Running the words through this results in 44 pairs of anagrams with the lengthiest pair being 9 letters long ("reduction", "introduce"). This is starting to sound reasonable to process – and it’s where I got stuck for a bit. Looping through all of the squares for each pair still seems computationally prohibitive.

I walked away from it for the day and in the shower the next morning – “duh, the square numbers can be bundled up as anagrams as well!" These are the ah-ha moments that make it all worthwhile. A few examples – (“1024”, “2401”), (“14400”, “10404”). There turned out to still be quite a few for the larger digit counts (for example, there are 70052 anagram pairs for square numbers with 9 digits), but since there are so few words in the list that are above 5 characters long, it turned out to be OK.

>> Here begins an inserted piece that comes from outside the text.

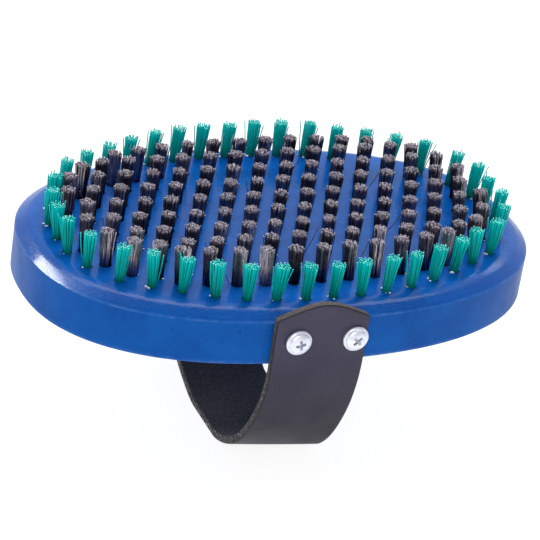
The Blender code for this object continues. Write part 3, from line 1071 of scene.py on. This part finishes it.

All was left was to write a few more lines to run all the equal-length anagram pairs through the success function and find the result. It ran in about a second on my hardware, so that is an acceptable solution in my mind. There are undoubtedly numerous additional optimizations that could be applied – and perhaps even a way to word it out on paper (I doubt it for this one) – so I’d be eager to hear any comments.